The RC16 frame looks simple, old-fashioned even, but Beirer insists it isn’t. “The frame is fabricated from a very special steel, though I can’t say what kind.” he says. “We can go very thin on wall thickness in some areas and still gain the stiffness we want. Also, how you weld each joint and how you bend each tube makes a big difference to how the frame behaves.”

Hofmann was impressed by the bike’s behaviour on corner exits. “From the first day it had great exit speed. Some bikes transfer the power too far to the outside of the corner, making them wobble and move. But it just hooked up and drove, straight as an arrow.”

Corner-entry performance might be the area where KTM has the most work to do. “Now we have to make the front end steer, make it stick and get the maximum feeling,” Hofmann says.

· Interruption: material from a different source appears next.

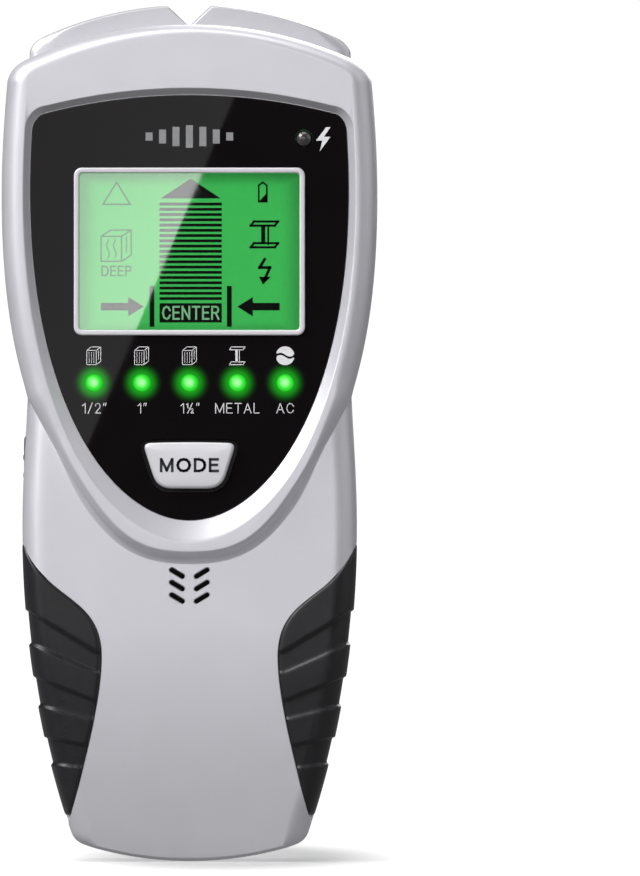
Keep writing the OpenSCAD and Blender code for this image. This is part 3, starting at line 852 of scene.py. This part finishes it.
def reach_in(edge, p, along, n):
    """How far the grip reaches in from a point on the handle's side, against its normal."""
    reach = 0.05
    for a, b in zip(edge, edge[1:]):
        fa, fb = (a - p).dot(along), (b - p).dot(along)
        if fa <= 0 <= fb and fb > fa:
            reach = max(reach, (p - a.lerp(b, fa / (fa - fb))).dot(n))
    return reach


def skin_at(p, n, s, side_run):
    """A place on the handle's skin and its outward direction, at a distance s along the skin
    from the seam: up the side, round the bow and in over the front."""
    bow = ROUNDING * math.pi / 2
    if s < side_run:
        return Vector((p.x, p.y, SEAM_D + s)), Vector((n.x, n.y, 0))
    if s < side_run + bow:
        a = (s - side_run) / ROUNDING
        q = p - n * ROUNDING * (1 - math.cos(a))
        return (Vector((q.x, q.y, SEAM_D + side_run + ROUNDING * math.sin(a))),
                Vector((n.x * math.cos(a), n.y * math.cos(a), math.sin(a))))
    q = p - n * (s - side_run - bow + ROUNDING)
    return Vector((q.x, q.y, HANDLE_D - bend(q.y))), Vector((0, 0, 1))


def slab(tops, floors, columns, side):
    """A thin solid between two grids of (x, z, d), on one side of the tool."""
    base = len(tops)
    quads = [(a, a + 1, a + columns + 1, a + columns) for a in range(base - columns)
             if (a + 1) % columns]
    rim = list(range(columns)) + list(range(2 * columns - 1, base, columns)) \
        + list(range(base - 2, base - columns - 1, -1)) \
        + list(range(base - 2 * columns, 0, -columns))
    faces = quads + [tuple(base + v for v in quad) for quad in quads]
    faces += [(a, b, base + b, base + a) for a, b in zip(rim, rim[1:] + rim[:1])]
    return [spot(side * v.x, v.y, v.z) for v in tops + floors], faces


def make_grip(name, side):
    """A soft grip that follows the handle's skin, with raised and sunk bands."""
    edge = bez(*GRIP_TOP, 60) + bez(*GRIP_FOOT, 60) + vectors(GRIP_FOOT[-1])
    outer = bez(*SIDE, 400)
    rows, columns = 230, 56
    top_z, foot_z, ease = 59.6, 8.4, 0.9
    tops, floors = [], []
    for i in range(rows):
        z = top_z + (foot_z - top_z) * i / (rows - 1)
        k = min(range(1, len(outer) - 1), key=lambda j: abs(outer[j].y - z))
        p = outer[k]
        along = (outer[k + 1] - outer[k - 1]).normalized()
        n = Vector((-along.y, along.x))
        reach = reach_in(edge, p, along, n)
        side_run = HANDLE_D - ROUNDING - bend(z) - SEAM_D
        if reach > ROUNDING:
            total = side_run + ROUNDING * math.pi / 2 + reach - ROUNDING
        else:
            total = side_run + ROUNDING * math.acos(1 - reach / ROUNDING)
        for j in range(columns):
            s = total * j / (columns - 1)
            at, out = skin_at(p, n, s, side_run)
            border = min(total - s, top_z - z, z - foot_z, s + 0.35)
            fall = 0 if border > ease else 1 - math.sqrt(max(0, 1 - (1 - border / ease) ** 2))
            tops.append(at + out * (0.06 + band_height(at.x, at.y) - 0.55 * fall))
            floors.append(at - out * (GRIP_T - 0.02))
    grip = model(name, [slab(tops, floors, columns, side)])
    settle(grip, RUBBER, stands_for=name, sharp=60)


# ---- display ----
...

They won’t know exactly where they are in that crucial area until the factory’s 2017 riders (Bradley Smith and Pol Espargaro) climb aboard the RC16 for the first time, just days after former Moto2 winner Mika Kallio gives the bike its race debut.

Hofmann believes KTM can go all the way. “There are many good people involved who know their game. The engine guys know it’s not all about the engine, the electronics guys know it’s not all about electronics and so on; they all know it’s a package and they work together. They are as precise as the Japanese, but not so complicated, and they are as passionate as the Italians, but they’re not blinded by passion. Theirs is a very interesting approach to MotoGP.”